First, calculate the moles of CO_{2} using ideal gas equation as follows.

                PV = nRT

or,          n = \frac{PV}{RT}

                = \frac{1 atm \times 4.41 ml}{0.0821 Latm/mol K \times 293 K}      (as 1 bar = 1 atm (approx))

                = 0.183 mol

As,   Density = \frac{mass}{volume}

Hence, mass of water will be as follows.

                Density = \frac{mass}{volume}

             0.998 g/ml = \frac{mass}{3.26 ml}    

                 mass = 3.25 g

Similarly, calculate the moles of water as follows.

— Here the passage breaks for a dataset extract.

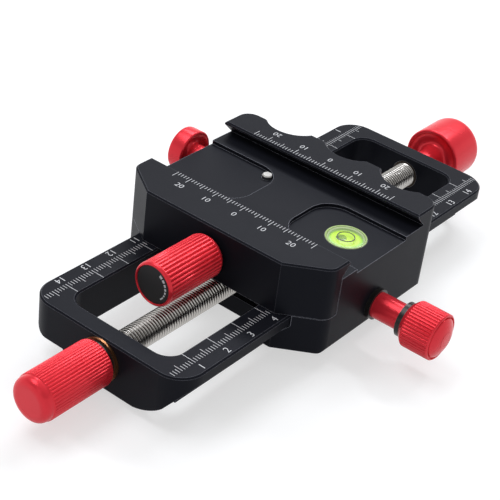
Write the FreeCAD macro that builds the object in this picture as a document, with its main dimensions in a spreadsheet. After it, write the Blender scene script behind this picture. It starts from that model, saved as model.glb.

        No. of moles = \frac{mass}{\text{molar mass}}

                              =  \frac{3.25 g}{18.02 g/mol}            

                              = 0.180 mol

Moles of hydrogen = 0.180 \times 2 = 0.36 mol

Now, mass of carbon will be as follows.

       No. of moles = \frac{mass}{\text{molar mass}}

          0.183 mol =  \frac{mass}{12 g/mol}            

                              = 2.19 g

Therefore, mass of oxygen will be as follows.

              Mass of O = mass of sample - (mass of C + mass of H)

                                = 3.50 g - (2.19 g + 0.36 g)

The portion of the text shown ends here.